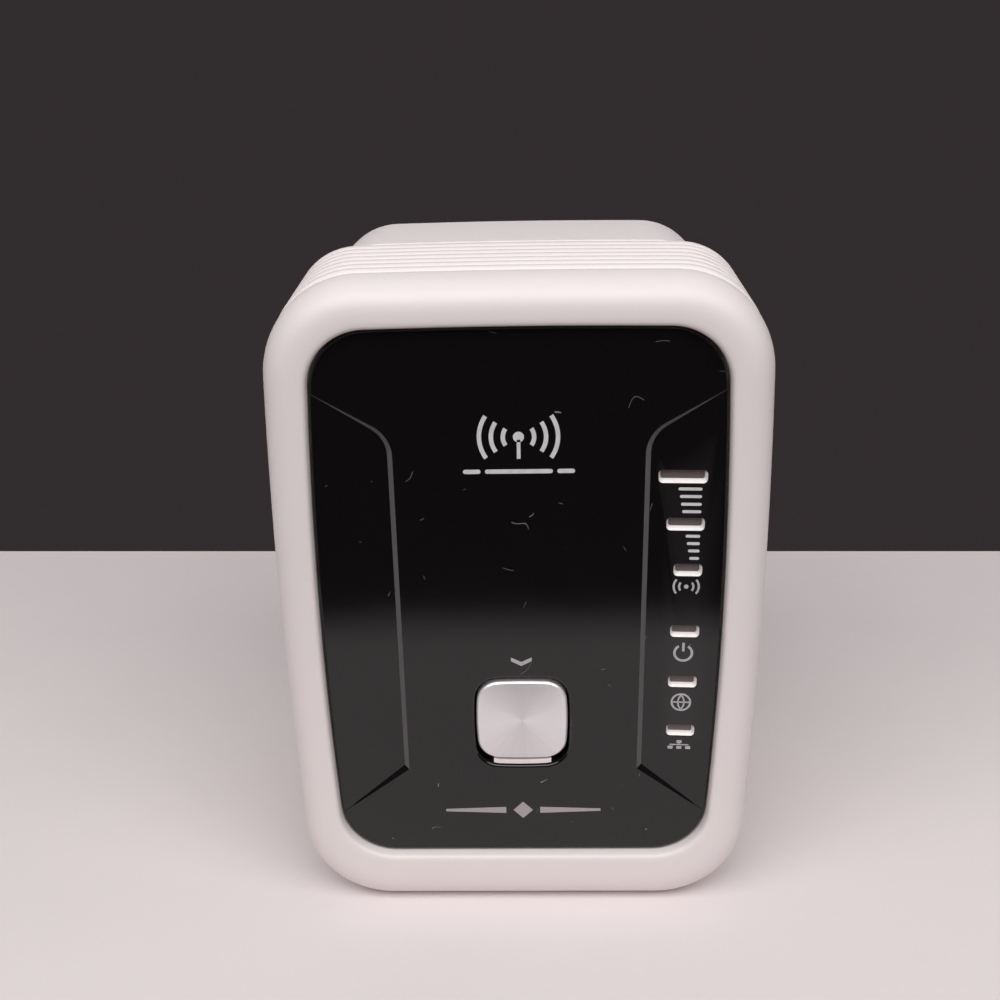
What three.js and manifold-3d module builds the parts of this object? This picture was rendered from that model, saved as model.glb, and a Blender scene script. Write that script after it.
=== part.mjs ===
// A plug-in wireless range extender with two network sockets, as an assembly of separate solids.
//
// While building, x points right as seen from the front, y points from the black front panel
// towards the wall outlet, and z points up. The zero point is the middle of the panel's face.
// The last lines move everything so that z = 0 is the resting face and the origin is the
// centre of the footprint. All lengths are in millimetres.

import * as THREE from 'three';
import { mergeVertices } from 'three/addons/utils/BufferGeometryUtils.js';
import Module from 'manifold-3d';

const wasm = await Module();
wasm.setup();

// ---------------------------------------------------------------------------
// Driving dimensions
// ---------------------------------------------------------------------------

const CLEARANCE = 0.3; // air between neighbouring pieces

// Glossy front panel.
const PANEL_HALF_WIDTH = 28.5;
const PANEL_HALF_HEIGHT = 41.1;
const PANEL_CORNER = 8.0;
const PANEL_THICKNESS = 1.9;
const SIDE_BOW = 1.3; // how far the long sides curve in at their ends
const END_BOW = 0.45; // the same for the top edge

// Front shell: a rounded frame around the panel, taller below it.
const FRAME_WIDTH = 6.5;
const CHIN = 3.0; // extra frame height below the panel
const CREST_OFFSET = 1.4; // from the panel's edge to the frame's foremost line
const CREST_Y = -1.5;
const FRAME_BACK_Y = 5.4;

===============

Extract the full listing above without altering anything.

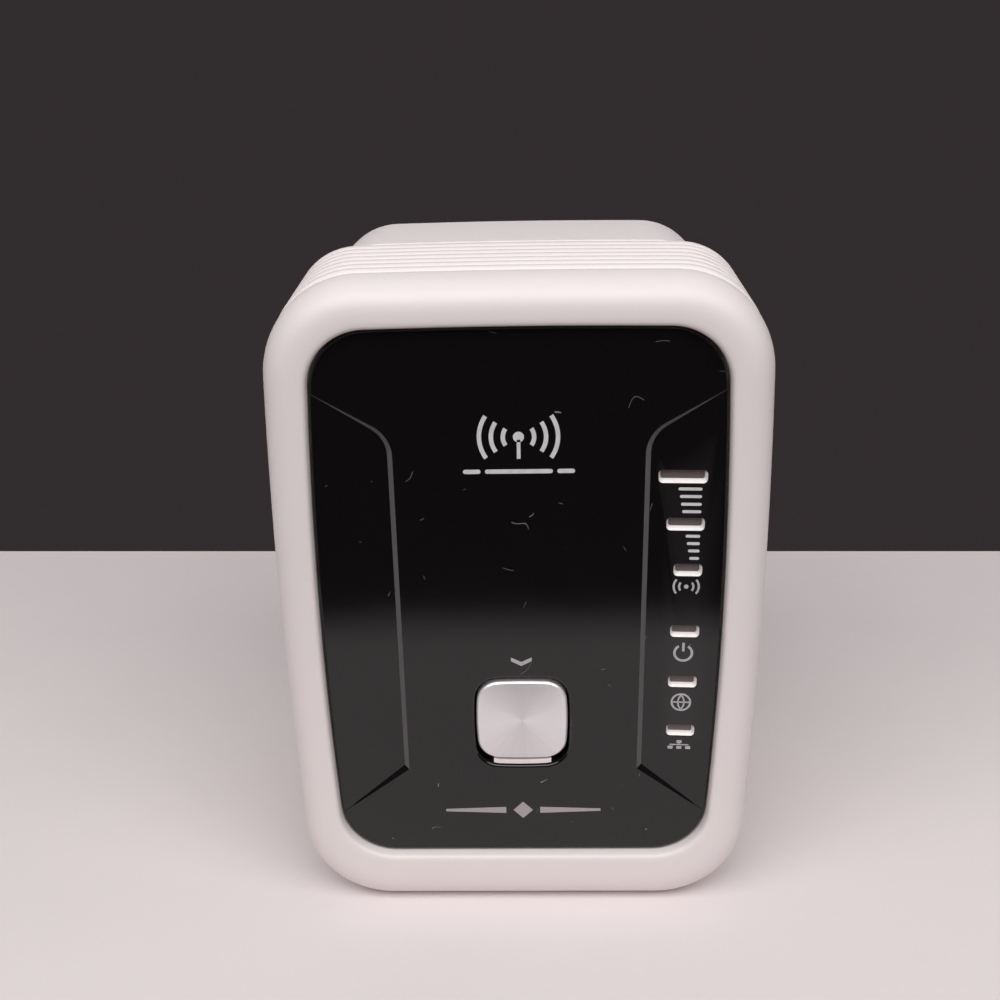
What three.js and manifold-3d module builds the parts of this object? This picture was rendered from that model, saved as model.glb, and a Blender scene script. Write that script after it.
=== part.mjs ===
// A plug-in wireless range extender with two network sockets, as an assembly of separate solids.
//
// While building, x points right as seen from the front, y points from the black front panel
// towards the wall outlet, and z points up. The zero point is the middle of the panel's face.
// The last lines move everything so that z = 0 is the resting face and the origin is the
// centre of the footprint. All lengths are in millimetres.

import * as THREE from 'three';
import { mergeVertices } from 'three/addons/utils/BufferGeometryUtils.js';
import Module from 'manifold-3d';

const wasm = await Module();
wasm.setup();

// ---------------------------------------------------------------------------
// Driving dimensions
// ---------------------------------------------------------------------------

const CLEARANCE = 0.3; // air between neighbouring pieces

// Glossy front panel.
const PANEL_HALF_WIDTH = 28.5;
const PANEL_HALF_HEIGHT = 41.1;
const PANEL_CORNER = 8.0;
const PANEL_THICKNESS = 1.9;
const SIDE_BOW = 1.3; // how far the long sides curve in at their ends
const END_BOW = 0.45; // the same for the top edge

// Front shell: a rounded frame around the panel, taller below it.
const FRAME_WIDTH = 6.5;
const CHIN = 3.0; // extra frame height below the panel
const CREST_OFFSET = 1.4; // from the panel's edge to the frame's foremost line
const CREST_Y = -1.5;
const FRAME_BACK_Y = 5.4;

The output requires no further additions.